- GIVEN INFORMATION
--- Start ---

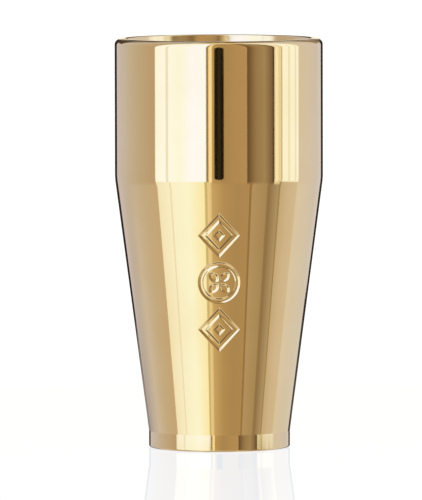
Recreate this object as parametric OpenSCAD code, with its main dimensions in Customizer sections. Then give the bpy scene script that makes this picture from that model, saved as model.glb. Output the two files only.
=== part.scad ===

--- End ---
--- Start ---

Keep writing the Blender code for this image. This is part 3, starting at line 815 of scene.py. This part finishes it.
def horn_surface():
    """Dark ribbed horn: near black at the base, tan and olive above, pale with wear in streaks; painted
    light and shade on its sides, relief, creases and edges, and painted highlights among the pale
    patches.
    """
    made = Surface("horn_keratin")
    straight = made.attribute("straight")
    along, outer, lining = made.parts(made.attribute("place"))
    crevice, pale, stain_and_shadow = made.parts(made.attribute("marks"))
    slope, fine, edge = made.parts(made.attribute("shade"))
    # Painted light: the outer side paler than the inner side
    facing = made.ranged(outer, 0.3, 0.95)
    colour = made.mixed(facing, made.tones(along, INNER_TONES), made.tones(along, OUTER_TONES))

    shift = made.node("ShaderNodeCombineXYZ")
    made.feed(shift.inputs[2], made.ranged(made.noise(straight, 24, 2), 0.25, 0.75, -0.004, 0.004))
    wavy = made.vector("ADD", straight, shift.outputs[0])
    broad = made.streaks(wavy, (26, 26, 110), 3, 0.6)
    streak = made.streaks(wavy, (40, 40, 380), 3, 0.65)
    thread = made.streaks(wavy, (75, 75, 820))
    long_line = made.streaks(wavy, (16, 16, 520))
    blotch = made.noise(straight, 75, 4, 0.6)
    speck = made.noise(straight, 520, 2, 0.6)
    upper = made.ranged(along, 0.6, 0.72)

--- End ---
--- Start ---

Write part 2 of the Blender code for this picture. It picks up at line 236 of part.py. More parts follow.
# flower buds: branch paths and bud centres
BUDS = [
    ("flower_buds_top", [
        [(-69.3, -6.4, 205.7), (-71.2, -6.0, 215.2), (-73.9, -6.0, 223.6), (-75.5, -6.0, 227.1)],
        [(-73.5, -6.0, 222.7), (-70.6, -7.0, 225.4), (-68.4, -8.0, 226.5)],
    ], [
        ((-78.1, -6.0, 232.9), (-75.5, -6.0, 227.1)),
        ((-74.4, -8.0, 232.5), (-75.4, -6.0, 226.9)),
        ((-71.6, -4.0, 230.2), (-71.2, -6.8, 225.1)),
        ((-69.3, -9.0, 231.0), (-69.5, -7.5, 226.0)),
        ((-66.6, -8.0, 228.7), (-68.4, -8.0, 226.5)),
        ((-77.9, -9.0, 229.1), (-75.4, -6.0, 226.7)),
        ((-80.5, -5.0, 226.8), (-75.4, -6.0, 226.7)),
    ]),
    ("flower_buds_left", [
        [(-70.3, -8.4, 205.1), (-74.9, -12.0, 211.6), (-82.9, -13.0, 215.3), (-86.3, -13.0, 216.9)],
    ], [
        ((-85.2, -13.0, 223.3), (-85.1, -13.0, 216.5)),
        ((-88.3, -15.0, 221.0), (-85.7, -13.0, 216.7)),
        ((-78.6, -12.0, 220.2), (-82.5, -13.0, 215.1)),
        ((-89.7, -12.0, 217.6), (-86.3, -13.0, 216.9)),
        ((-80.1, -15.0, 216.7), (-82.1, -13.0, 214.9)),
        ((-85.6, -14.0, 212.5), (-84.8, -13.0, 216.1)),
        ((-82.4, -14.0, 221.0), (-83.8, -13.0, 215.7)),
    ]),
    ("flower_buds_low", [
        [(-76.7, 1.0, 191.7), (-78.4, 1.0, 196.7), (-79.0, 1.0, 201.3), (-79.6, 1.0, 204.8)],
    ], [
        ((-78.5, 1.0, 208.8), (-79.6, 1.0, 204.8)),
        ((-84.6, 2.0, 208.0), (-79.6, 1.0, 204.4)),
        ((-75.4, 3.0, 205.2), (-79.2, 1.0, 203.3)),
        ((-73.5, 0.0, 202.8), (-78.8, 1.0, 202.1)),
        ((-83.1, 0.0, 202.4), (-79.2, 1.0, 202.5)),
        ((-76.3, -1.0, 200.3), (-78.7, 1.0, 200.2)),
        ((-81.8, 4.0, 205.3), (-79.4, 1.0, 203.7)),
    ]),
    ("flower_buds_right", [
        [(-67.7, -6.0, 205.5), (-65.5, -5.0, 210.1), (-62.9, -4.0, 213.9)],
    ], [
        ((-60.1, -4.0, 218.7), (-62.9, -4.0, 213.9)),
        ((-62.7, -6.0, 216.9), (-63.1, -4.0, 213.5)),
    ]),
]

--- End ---

- PROBLEM DETAILS
Write out, exactly as they stand, the lines from the one containing "Keep writing the" through the one containing "INNER_TONES), made.tones(along, OUTER_TONES))", both ends included.

- WRITTEN SOLUTION
Keep writing the Blender code for this image. This is part 3, starting at line 815 of scene.py. This part finishes it.
def horn_surface():
    """Dark ribbed horn: near black at the base, tan and olive above, pale with wear in streaks; painted
    light and shade on its sides, relief, creases and edges, and painted highlights among the pale
    patches.
    """
    made = Surface("horn_keratin")
    straight = made.attribute("straight")
    along, outer, lining = made.parts(made.attribute("place"))
    crevice, pale, stain_and_shadow = made.parts(made.attribute("marks"))
    slope, fine, edge = made.parts(made.attribute("shade"))
    # Painted light: the outer side paler than the inner side
    facing = made.ranged(outer, 0.3, 0.95)
    colour = made.mixed(facing, made.tones(along, INNER_TONES), made.tones(along, OUTER_TONES))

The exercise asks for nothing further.